Posted on Wed, 03/08/2022

The Association of Consumer Support Organisations (ACSO) has responded to the Ministry of Justice (MoJ) consultation reviewing the 'Criminal Injuries Compensation Scheme.'

Cara Elliott, policy and public affairs advisor at ACSO, says: "Current rules, where applicants are not eligible for compensation if they have an unspent conviction, are profoundly unfair; and while no amount of money can take away the trauma that victims of violent crime endure, it can go some way to acknowledging the pain and suffering experienced."

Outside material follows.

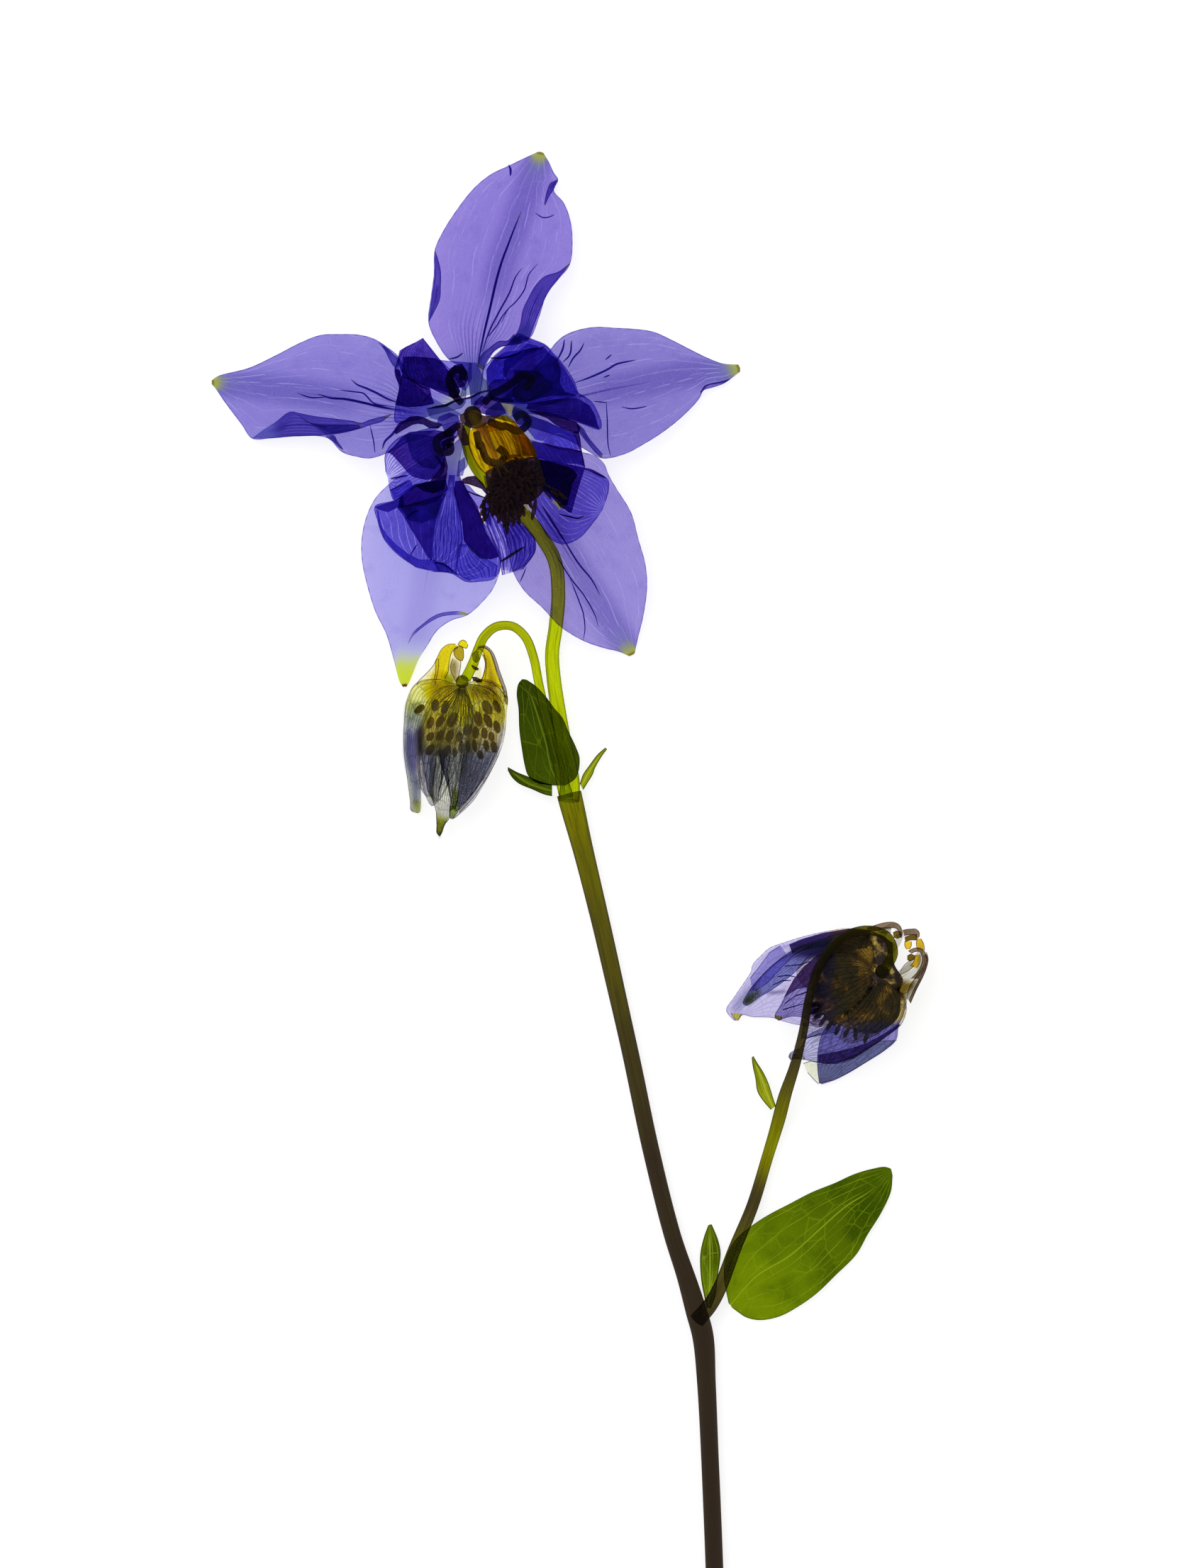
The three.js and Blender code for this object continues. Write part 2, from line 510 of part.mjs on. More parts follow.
// Pistil: five slim carpels on the stamens' hub, bent over the filaments.
function pistil() {
  const [x, y] = FLOWER;
  const pieces = [];
  for (let k = 0; k < 5; k += 1) {
    const turn = k * 2 * Math.PI / 5;
    const side = 0.32 * Math.cos(turn);
    const rise = 0.26 * Math.sin(turn);
    pieces.push(limb([
      [x + side, y + rise, 7.4], [x + 0.3 + side, y - 0.6 + rise, 8.2],
      [x + 1.1 + side, y - 2.2, 8.5 + rise], [x + 2.0 + side * 1.6, y - 4.4 + rise, 8.7 + rise],
      [x + 2.9 + side * 3.4, y - 6.6 + 2.0 * rise, 8.9 + rise],
    ], [0.36, 0.42, 0.4, 0.26, 0.16], 6, 4));
  }
  return fuse(pieces);
}

// ---------------------------------------------------------------- closed bud

// The closed bud is an egg flattened to half its width. along is the share of its length
// and turn the angle round its axis, 0 on top and 90 degrees on the right of the axis.
const SHOULDER = levels([0.28, 0.8, 0.96, 1.0, 0.97, 0.88, 0.74, 0.54, 0.22]);

function budPoint(along, turn, scale, length) {
  const [dx, dy] = BUD_AXIS;
  const reach = SHOULDER(along);
  const across = scale * BUD_HALF_WIDTH * reach * Math.sin(turn);
  return new THREE.Vector3(
    BUD[0] + dx * along * length - dy * across,
    BUD[1] + dy * along * length + dx * across,
    BUD_MIDDLE + scale * BUD_HALF_DEPTH * reach * Math.cos(turn));
}

const BUD_SEPALS = [
  { claw: 180, turn: 180, length: 18.2, span: 29 },
  { claw: 112, turn: 118, length: 15.9, span: 26 },
  { claw: 31, turn: 44, length: 16.6, span: 38 },
  { claw: -35, turn: -44, length: 17.4, span: 38 },
  { claw: -112, turn: -118, length: 15.4, span: 26 },
];
const BUD_PETALS = [
  { turn: -10, back: 4.3 },
  { turn: 66, back: 3.5 },
  { turn: 147, back: 2.6 },
  { turn: -147, back: 2.8 },
  { turn: -66, back: 3.9 },
];

function budSepal({ claw, turn, length, span }) {
  const width = levels([9, 11, 0.75 * span, span, span, span, span, 0.7 * span, 0.3 * span]);
  return sheet((t, s) => {
    const middle = mix(claw, turn, Math.min(1, 3 * t));
    return budPoint(mix(0.05, 1, t), radians(middle + s * width(t)), 1, length);
  }, 9, 4);
}

function budPetal({ turn, back: end }) {
  const width = levels([8, 16, 25, 26, 24, 14]);
  const shell = sheet(
    (t, s) => budPoint(mix(0.14, 0.8, t), radians(turn + s * width(t)), 0.6, BUD_LENGTH), 5, 2);
  const angle = radians(turn);
  const sag = (share, back, radius = 1) => {
    const [dx, dy] = BUD_AXIS;
    const across = share * BUD_HALF_WIDTH * Math.sin(angle);
    return [BUD[0] - dx * back - dy * across, BUD[1] - dy * back + dx * across,
      BUD_MIDDLE + radius * share * BUD_HALF_DEPTH * Math.cos(angle)];
  };
  const tube = limb(
    [sag(0.52, -3.0), sag(0.56, -0.8), sag(0.6, 0.35 * end), sag(0.5, 0.8 * end), sag(0.38, end),
      sag(0.32, 0.8 * end)],
    [0.36, 0.4, 0.46, 0.4, 0.36], 10, 6);
  return fuse([shell, tube]);
}

// The stamens packed inside the bud: a slim core with its anthers standing out of it.
function budStamens() {
  const [dx, dy] = BUD_AXIS;
  const place = (along, across, height) => new THREE.Vector3(
    BUD[0] + dx * along - dy * across, BUD[1] + dy * along + dx * across, BUD_MIDDLE + height);
  const core = limb([
    [...place(1.4, 0, 0)], [...place(4.0, 0, 0)], [...place(7.0, 0, 0)], [...place(9.4, 0, 0)],
  ], [0.45, 0.7, 0.75, 0.4], 6, 6);
  const pieces = [core];
  for (let row = 0; row < 6; row += 1) {
    for (let k = -1; k <= 1; k += 1) {
      const across = k * 1.5 + (row % 2 ? 0.35 : -0.35);
      const start = place(2.2 + row * 1.1, 0, 0);
      const end = place(3.4 + row * 1.25, across, 0.3 * (row % 2 ? 1 : -1));
      pieces.push(...stamen(start, end, 0.17, [0.36, 0.3, 0.6]));
    }
  }
  return fuse(pieces);
}

// ---------------------------------------------------------------- half-open bud

const HALF_SEPALS = {
  half_sepal_1: {
    left: [[34.3, -8.1], [32.6, -5.2], [29.6, -4.9], [24.8, -5.9], [21.0, -8.4], [19.3, -11.2],
      [17.8, -13.8], [18.3, -14.8]],
    right: [[34.1, -9.6], [31.8, -11.7], [28.2, -14.1], [25.9, -15.4], [21.6, -14.4], [19.2, -14.9]],
    rib: [[34.1, -8.9], [31.0, -7.9], [26.2, -9.6], [22.2, -12.2], [18.7, -14.8]],
    lift: [1.4, HALF_BACK, HALF_BACK, HALF_BACK],
  },
  half_sepal_2: {
    left: [[34.4, -8.4], [31.8, -6.6], [27.8, -6.2], [24.2, -7.4], [21.8, -9.6], [19.6, -12.8]],
    right: [[34.1, -9.0], [31.8, -8.9], [27.8, -8.8], [25.0, -9.9], [22.6, -11.6], [20.0, -13.3]],
    rib: [[34.2, -8.7], [29.0, -7.6], [24.4, -8.9], [19.8, -13.0]],
    lift: [HALF_FRONT, HALF_FRONT, 5.0, 2.6],
    rows: 8,
  },
  half_sepal_3: {
    left: [[34.0, -9.4], [31.0, -9.5], [27.0, -10.4], [24.8, -11.9], [23.4, -13.9]],
    right: [[34.1, -10.1], [31.8, -13.0], [28.6, -14.6], [26.0, -15.4], [23.8, -14.9]],
    rib: [[34.0, -9.7], [30.0, -11.8], [26.4, -13.2], [23.5, -14.5]],
    lift: [HALF_FRONT, HALF_FRONT, 5.4, 4.0],
    rows: 8,
  },
  half_sepal_4: {
    left: [[34.3, -10.3], [33.2, -13.6], [31.2, -15.6], [28.6, -17.2], [26.2, -18.1], [24.8, -18.5]],
    right: [[34.9, -10.7], [36.2, -14.2], [34.8, -17.1], [31.8, -19.2], [28.2, -19.8], [24.8, -19.1]],
    rib: [[34.6, -10.5], [34.0, -14.6], [31.4, -17.4], [28.2, -18.6], [24.8, -18.8]],
    lift: [HALF_FRONT, HALF_FRONT, 5.0, 3.2, 1.5],
    rows: 10,
  },
  half_sepal_5: {
    left: [[34.9, -10.9], [32.0, -14.4], [29.4, -15.9], [28.3, -18.2], [28.0, -21.6]],
    right: [[35.8, -10.8], [38.1, -12.5], [37.4, -15.0], [36.6, -17.6], [33.7, -19.5], [28.6, -22.2]],
    rib: [[35.3, -10.9], [34.6, -15.4], [32.0, -18.6], [28.3, -21.9]],
    lift: [1.4, HALF_BACK, HALF_BACK, HALF_BACK],
    rows: 10,
  },
};

const HALF_PETALS = {
  half_petal_1: {
    left: [[34.2, -8.6], [31.2, -6.8], [27.6, -7.2], [25.6, -9.2]],
    right: [[34.0, -9.2], [31.0, -10.6], [27.6, -11.8], [25.8, -10.4]],
    rib: [[34.1, -8.9], [30.4, -8.8], [25.6, -9.8]],
    lift: [2.5, 1.8, 1.75, 1.8],
    spur: [[34.2, -7.8, 2.5], [35.2, -6.7, 2.4], [36.0, -5.3, 2.0], [37.0, -4.9, 1.9], [37.2, -5.8, 2.1],
      [36.5, -6.2, 2.2]],
  },
  half_petal_2: {
    left: [[34.0, -8.9], [31.0, -7.4], [28.2, -8.0], [27.0, -9.8]],
    right: [[33.9, -9.5], [31.0, -11.0], [28.4, -11.6], [27.1, -10.4]],
    rib: [[33.9, -9.2], [30.4, -9.2], [27.0, -10.1]],
    lift: [4.5, 4.6, 4.6, 4.4],
    spur: [[34.2, -8.1, 4.5], [35.3, -7.6, 4.4], [36.6, -6.9, 4.2], [37.8, -5.9, 4.0], [38.8, -6.2, 3.9],
      [38.3, -6.9, 4.0]],
  },
  half_petal_3: {
    left: [[33.9, -9.8], [31.0, -11.6], [29.2, -13.2], [29.0, -14.4]],
    right: [[34.2, -10.2], [33.4, -12.6], [31.8, -14.6], [29.9, -15.3]],
    rib: [[34.0, -10.0], [32.2, -12.2], [29.3, -14.9]],
    lift: [4.5, 4.6, 4.6, 4.4],
    spur: [[34.2, -10.9, 3.8], [35.2, -11.1, 3.5], [36.4, -10.5, 3.5], [37.6, -9.6, 3.5], [39.0, -8.9, 3.3],
      [39.6, -7.9, 3.2], [39.2, -7.1, 3.2], [38.5, -7.5, 3.3]],
  },
  half_petal_4: {
    left: [[34.7, -10.5], [33.9, -13.0], [33.1, -15.3], [31.9, -16.8]],
    right: [[35.2, -10.6], [36.3, -13.0], [35.4, -15.8], [33.2, -17.2]],
    rib: [[34.95, -10.6], [35.1, -13.2], [32.5, -17.1]],
    lift: [4.5, 4.6, 4.5, 4.2],
    spur: [[36.3, -11.0, 4.5], [37.6, -10.5, 4.5], [38.6, -9.6, 4.4], [39.0, -8.5, 4.3], [38.2, -8.2, 4.3]],
  },
  half_petal_5: {
    left: [[34.4, -10.6], [32.6, -13.4], [31.0, -15.6], [30.4, -17.0]],
    right: [[35.2, -10.9], [36.2, -13.6], [34.8, -16.4], [31.8, -17.6]],
    rib: [[34.8, -10.7], [34.2, -13.8], [31.0, -17.4]],
    lift: [2.2, 1.8, 1.75, 1.8],
    spur: [[36.4, -10.9, 2.2], [37.6, -10.9, 2.0], [38.9, -10.6, 1.8], [39.3, -11.5, 1.7], [38.4, -11.8, 1.8]],
  },
};

function halfPetal({ spur: route, ...lobe }) {
  const claw = [lobe.rib[0][0], lobe.rib[0][1], lobe.lift[0]];
  const tube = limb([claw, ...route], [0.3, 0.42, SPUR_RADIUS, 0.36, 0.34, 0.4], 14, 6);
  return fuse([blade({ ...lobe, rows: 6, columns: 2 }), tube]);
}

// A ball of anthers, flattened between the back and front petals.
const BALL = [30.8, -12.0, 3.05];

function halfStamens() {
  const [x, y, z] = BALL;
  const pieces = [new THREE.IcosahedronGeometry(1, 1).scale(2.9, 2.8, 0.75).translate(x, y, z)];
  const count = 26;
  for (let i = 0; i < count; i += 1) {
    const spread = Math.sqrt((i + 0.5) / count);
    const turn = i * GOLDEN_ANGLE;
    const end = new THREE.Vector3(
      x + 3.3 * spread * Math.cos(turn), y + 3.2 * spread * Math.sin(turn),
      z + (i % 2 ? 0.5 : -0.5) * Math.sqrt(1.1 - spread * spread));
    pieces.push(...stamen(new THREE.Vector3(x, y, z), end, 0.17, [0.4, 0.26, 0.62]));
  }
  pieces.push(limb([[33.9, -9.9, z], [33.0, -10.6, z], [31.6, -11.5, z]], [0.35, 0.5, 0.6], 3, 6));
  return fuse(pieces);
}

// ---------------------------------------------------------------- the scene graph

const plant = new THREE.Group();

function add(name, geometry, color, roughness = 0.6) {
  const material = new THREE.MeshStandardMaterial({ color, roughness, metalness: 0 });
  const mesh = new THREE.Mesh(geometry, material);
  mesh.name = name;
  plant.add(mesh);
}

add('stem', stem(), GREEN);
for (const [name, outline] of Object.entries(LEAVES)) {
  add(name, fuse([blade(outline)]), name.startsWith('leaf') ? GREEN : DARK_GREEN);
}
for (const [name, outline] of Object.entries(SEPALS)) {
  const pale = name === 'sepal_lower_left';
  add(name, fuse([blade({ rows: 14, columns: 6, cup: 0.25, ...outline })]), pale ? PALE_LILAC : LILAC);
}
for (const [name, parts] of Object.entries(PETALS)) {
  add(name, petal(parts), VIOLET);
}
add('stamens', stamens(), OLIVE);
add('pistil', pistil(), GREEN);
BUD_SEPALS.forEach((outline, i) => add(`bud_sepal_${i + 1}`, fuse([budSepal(outline)]), GREY_LILAC));
BUD_PETALS.forEach((turn, i) => add(`bud_petal_${i + 1}`, budPetal(turn), MID_VIOLET));
add('bud_stamens', budStamens(), BROWN);
for (const [name, outline] of Object.entries(HALF_SEPALS)) {
  add(name, fuse([blade(outline)]), GREY_LILAC);
}
for (const [name, outline] of Object.entries(HALF_PETALS)) {
  add(name, halfPetal(outline), MID_VIOLET);
}
add('half_stamens', halfStamens(), BROWN);

export default plant;
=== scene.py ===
# %% [markdown]
# # A pressed columbine, piece by piece
# The real thing is one cut flowering stem: an open flower, a closed bud, a half-open bud,
# leaves and bracts, pressed until light shines through it. Every sepal and petal is a
# film of about a seventh of a millimetre, so what the eye sees is mostly colour that the
# light picks up on its way through one, two or five films. That decides how everything
# below is made: thin closed sheets laid over one another, each with a stained-glass finish.
#
# The solid model is loaded first. It never moves, and each finer piece takes the place
# of one of its nodes. All lengths in this lesson are millimetres until a mesh is made.

# %% The fixed model
import bpy
import numpy as np
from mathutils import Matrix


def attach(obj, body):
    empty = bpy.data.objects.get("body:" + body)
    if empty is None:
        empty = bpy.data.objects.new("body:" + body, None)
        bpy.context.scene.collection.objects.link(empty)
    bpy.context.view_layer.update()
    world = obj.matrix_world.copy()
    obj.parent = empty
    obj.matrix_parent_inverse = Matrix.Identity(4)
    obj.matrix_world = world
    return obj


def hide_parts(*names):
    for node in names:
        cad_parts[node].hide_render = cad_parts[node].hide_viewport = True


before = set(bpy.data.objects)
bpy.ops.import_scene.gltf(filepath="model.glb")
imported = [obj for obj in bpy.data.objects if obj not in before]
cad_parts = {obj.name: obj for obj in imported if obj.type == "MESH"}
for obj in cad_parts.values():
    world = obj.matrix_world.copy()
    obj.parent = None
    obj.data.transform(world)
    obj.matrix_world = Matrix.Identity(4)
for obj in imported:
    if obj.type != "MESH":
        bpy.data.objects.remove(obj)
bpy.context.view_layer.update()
MM = 0.001

# %% [markdown]
# ## The camera
# The stem lies on a light table and the camera hangs straight above it. A long lens far
# away keeps the drawing flat, as in a herbarium sheet; a short lens would lean the parts
# that lie higher outwards. The distance follows from the height of the view.

# %% A long lens, straight above
VIEW_HEIGHT = 176.96
VIEW_CENTRE = (2.2, 11.68)
LENS = 180.0
SENSOR = 36.0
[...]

"As a result of the exclusionary rule, thousands of victims of violent crime have been made ineligible for compensation. Since the last consultation in October 2020, more than 13,000 victims have had their claims rejected, or around one in two of those who claimed. This means that many are not only being denied a recognition of the harm done to them, but also the practical support in recovering the full compensation which can contribute to the recovery process. To ensure victims do not continue to needlessly suffer, the MoJ must provide a response to this consultation or at least set a timetable as to when we may expect a response. 

"ACSO firmly believes that reform should include discretion, in all cases, as to whether and or to what extent to reduce compensation in the case of an applicant with unspent criminal convictions. Such a change would mean no applications were automatically rejected and would constitute a significantly more just approach to societal compensation which recognises the merits of each individual case."

Elliott also adds that "the scheme is characterised by lengthy delays to the processing of claims, a lack of clear communication between victims and case handlers, and the need to appeal many of the decisions. Moreover, for legal representatives acting on behalf of victims, the time and resources involved in pursuing compensation often outweighs the financial return. Owing to this lack of commercial viability, a number of law firms commit to helping victims of violence pursue compensation only because they believe it is morally right to do so."